◆ Information provided
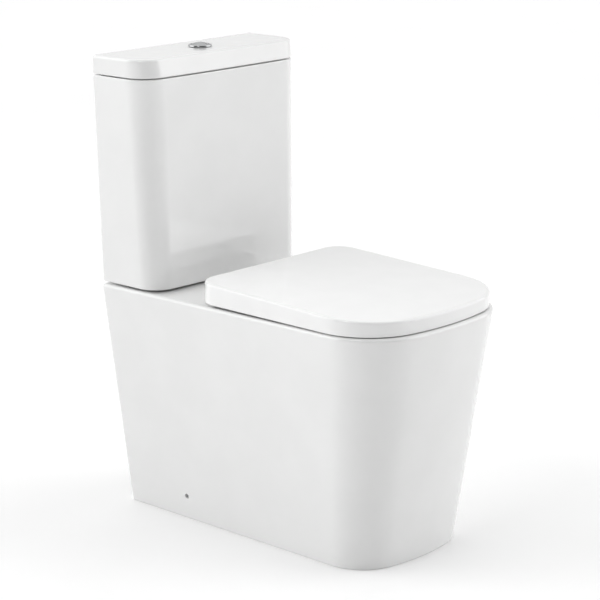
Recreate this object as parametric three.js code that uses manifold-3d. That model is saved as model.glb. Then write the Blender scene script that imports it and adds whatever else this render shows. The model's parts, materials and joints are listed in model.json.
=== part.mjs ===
// Close coupled toilet: a back-to-wall pan, a cistern bolted on its deck, a dual flush valve,
// a fill valve with a float, and a hinged seat and lid. Millimetres, +Z up, the front faces -Y.
// The origin is on the floor, under the middle of the toilet's width and depth.
import * as THREE from 'three';
import { mergeVertices } from 'three/addons/utils/BufferGeometryUtils.js';
import Module from 'manifold-3d';

const wasm = await Module();
wasm.setup();

// ---------- Driving dimensions ----------
const OVERALL_DEPTH = 644;
const LID_TOP = 820;
const WALL_Y = OVERALL_DEPTH / 2;
const CLEARANCE = 0.35;

// Outlines are seen from above. back and front are distances out from the wall.
const PAN_HEIGHT = 415;
const PAN_WALL = 12;
const DECK_THICKNESS = 24;
const DECK_UNDERSIDE = PAN_HEIGHT - DECK_THICKNESS;
const PAN_EDGE_RADIUS = 6;
const PAN_BASE = {
  halfBack: 136.5, halfFront: 139.5, back: 8, front: 585, cornerBack: 8, cornerFront: 80, bow: 28,
};
const PAN_TOP = {
  halfBack: 189, halfFront: 182, back: 0, front: 645, cornerBack: 8, cornerFront: 110, bow: 25,
};

const BOWL_WALL = 11;
const BOWL_RIM = {
  halfBack: 112, halfFront: 120, back: 302, front: 596, cornerBack: 88, cornerFront: 100, bow: 26,
};
const BOWL_SUMP = {
  halfBack: 34, halfFront: 34, back: 350, front: 428, cornerBack: 32, cornerFront: 32, bow: 6,
};
const BOWL_FLOOR = 72;
const TRAP_BORE = 38;
const TRAP_WALL = 9;
const OUTLET_HEIGHT = 180;
const OUTLET_RADIUS = 51;
const OUTLET_FACE = 40;

const TANK_BOTTOM = PAN_HEIGHT + 3.8;
const TANK_TOP = 785.4;
const TANK_WALL = 9;
const TANK_FLOOR = 12;
const TANK_FLOOR_TOP = TANK_BOTTOM + TANK_FLOOR;
const TANK_BASE_OUTLINE = {
  halfBack: 184.8, halfFront: 184.8, back: 0, front: 140.4, cornerBack: 6, cornerFront: 42.6, bow: 3.6,
};
const TANK_TOP_OUTLINE = {
  halfBack: 195.4, halfFront: 195.4, back: 0, front: 134.3, cornerBack: 6, cornerFront: 49, bow: 3.6,
};
const TANK_CENTRE = 70;

const LID_BOTTOM = TANK_TOP + 2.1;
const LID_OUTLINE = {
  halfBack: 196, halfFront: 196, back: 0, front: 134, cornerBack: 6, cornerFront: 47, bow: 3.6,
};
const LID_TOP_OUTLINE = {
  halfBack: 195.5, halfFront: 195.5, back: 0.5, front: 129.5, cornerBack: 6, cornerFront: 44, bow: 3.6,
};
const LID_SHELL = 11;
const LID_EDGE_RADIUS = 5;

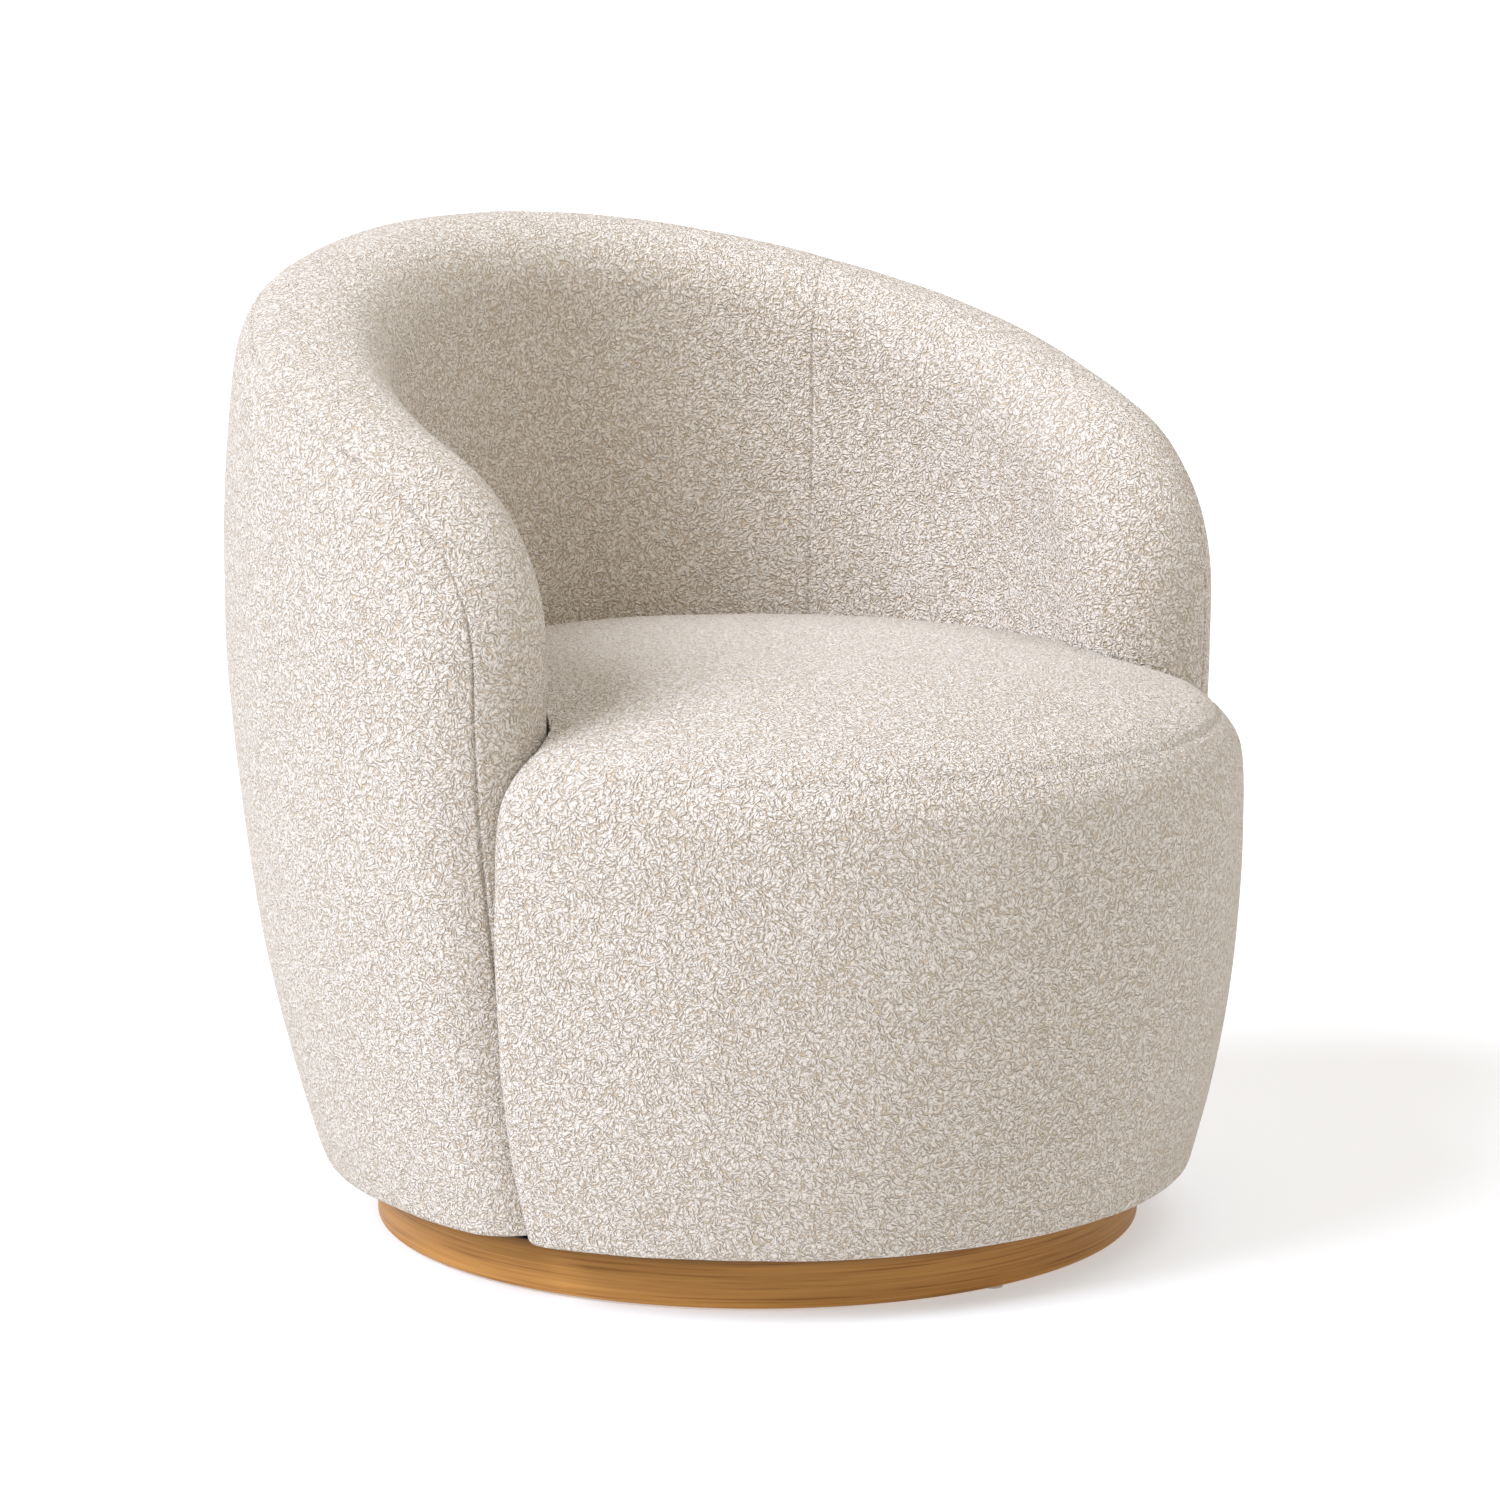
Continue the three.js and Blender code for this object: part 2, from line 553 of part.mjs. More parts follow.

◆ Problem details
Using the data above, print every record exactly as shown.

◆ Answer below
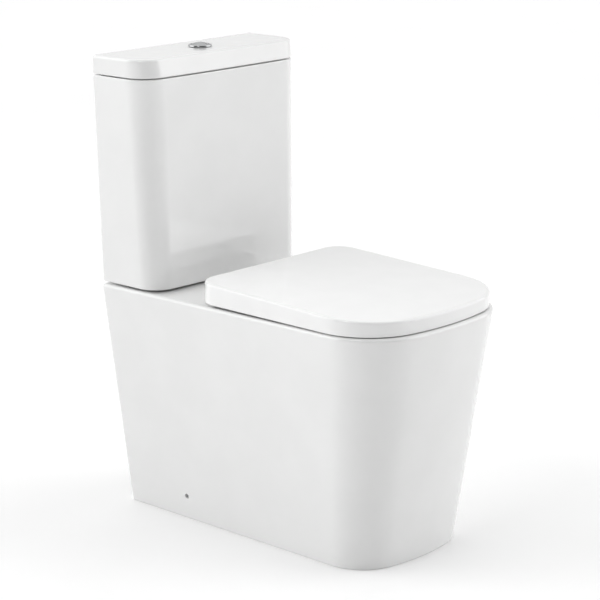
Recreate this object as parametric three.js code that uses manifold-3d. That model is saved as model.glb. Then write the Blender scene script that imports it and adds whatever else this render shows. The model's parts, materials and joints are listed in model.json.
=== part.mjs ===
// Close coupled toilet: a back-to-wall pan, a cistern bolted on its deck, a dual flush valve,
// a fill valve with a float, and a hinged seat and lid. Millimetres, +Z up, the front faces -Y.
// The origin is on the floor, under the middle of the toilet's width and depth.
import * as THREE from 'three';
import { mergeVertices } from 'three/addons/utils/BufferGeometryUtils.js';
import Module from 'manifold-3d';

const wasm = await Module();
wasm.setup();

// ---------- Driving dimensions ----------
const OVERALL_DEPTH = 644;
const LID_TOP = 820;
const WALL_Y = OVERALL_DEPTH / 2;
const CLEARANCE = 0.35;

// Outlines are seen from above. back and front are distances out from the wall.
const PAN_HEIGHT = 415;
const PAN_WALL = 12;
const DECK_THICKNESS = 24;
const DECK_UNDERSIDE = PAN_HEIGHT - DECK_THICKNESS;
const PAN_EDGE_RADIUS = 6;
const PAN_BASE = {
  halfBack: 136.5, halfFront: 139.5, back: 8, front: 585, cornerBack: 8, cornerFront: 80, bow: 28,
};
const PAN_TOP = {
  halfBack: 189, halfFront: 182, back: 0, front: 645, cornerBack: 8, cornerFront: 110, bow: 25,
};

const BOWL_WALL = 11;
const BOWL_RIM = {
  halfBack: 112, halfFront: 120, back: 302, front: 596, cornerBack: 88, cornerFront: 100, bow: 26,
};
const BOWL_SUMP = {
  halfBack: 34, halfFront: 34, back: 350, front: 428, cornerBack: 32, cornerFront: 32, bow: 6,
};
const BOWL_FLOOR = 72;
const TRAP_BORE = 38;
const TRAP_WALL = 9;
const OUTLET_HEIGHT = 180;
const OUTLET_RADIUS = 51;
const OUTLET_FACE = 40;

const TANK_BOTTOM = PAN_HEIGHT + 3.8;
const TANK_TOP = 785.4;
const TANK_WALL = 9;
const TANK_FLOOR = 12;
const TANK_FLOOR_TOP = TANK_BOTTOM + TANK_FLOOR;
const TANK_BASE_OUTLINE = {
  halfBack: 184.8, halfFront: 184.8, back: 0, front: 140.4, cornerBack: 6, cornerFront: 42.6, bow: 3.6,
};
const TANK_TOP_OUTLINE = {
  halfBack: 195.4, halfFront: 195.4, back: 0, front: 134.3, cornerBack: 6, cornerFront: 49, bow: 3.6,
};
const TANK_CENTRE = 70;

const LID_BOTTOM = TANK_TOP + 2.1;
const LID_OUTLINE = {
  halfBack: 196, halfFront: 196, back: 0, front: 134, cornerBack: 6, cornerFront: 47, bow: 3.6,
};
const LID_TOP_OUTLINE = {
  halfBack: 195.5, halfFront: 195.5, back: 0.5, front: 129.5, cornerBack: 6, cornerFront: 44, bow: 3.6,
};
const LID_SHELL = 11;
const LID_EDGE_RADIUS = 5;

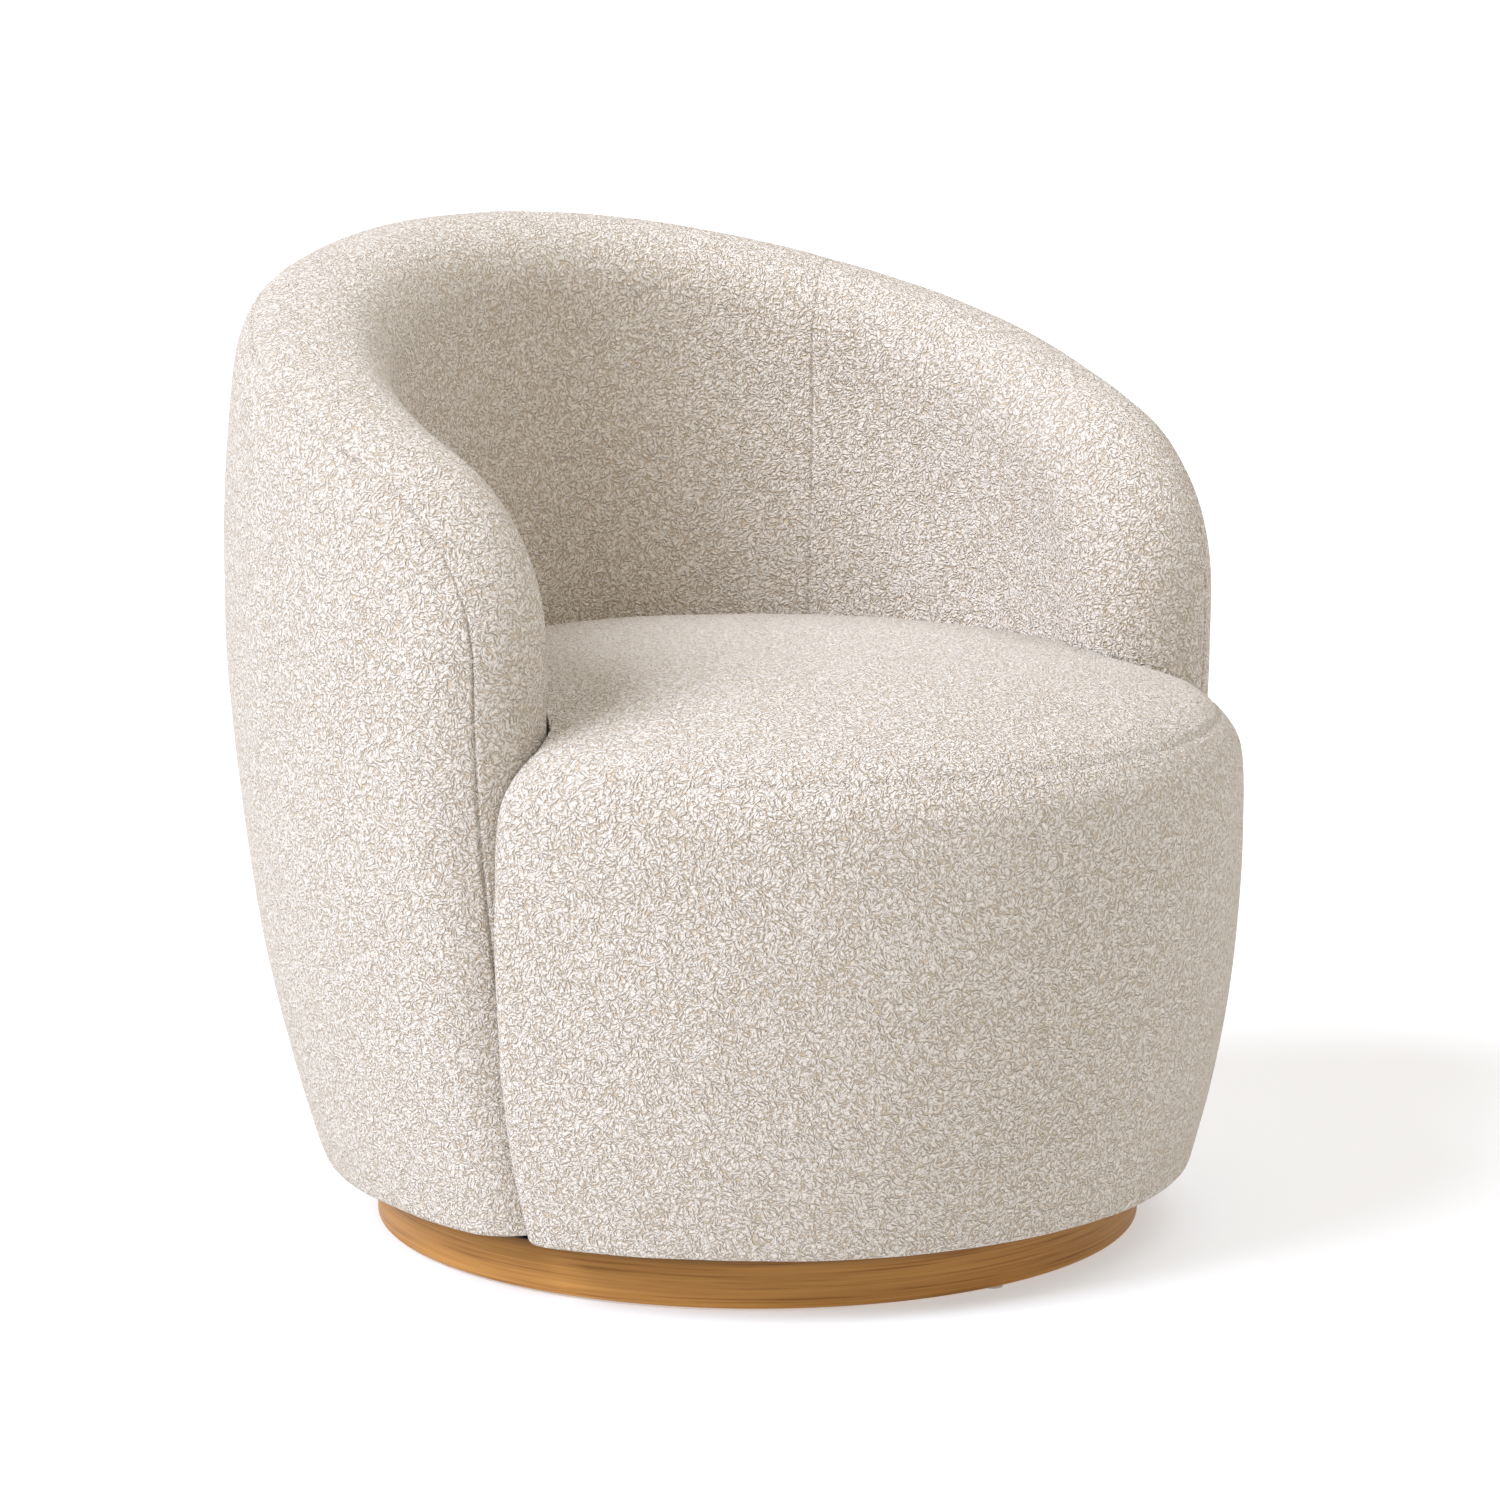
Continue the three.js and Blender code for this object: part 2, from line 553 of part.mjs. More parts follow.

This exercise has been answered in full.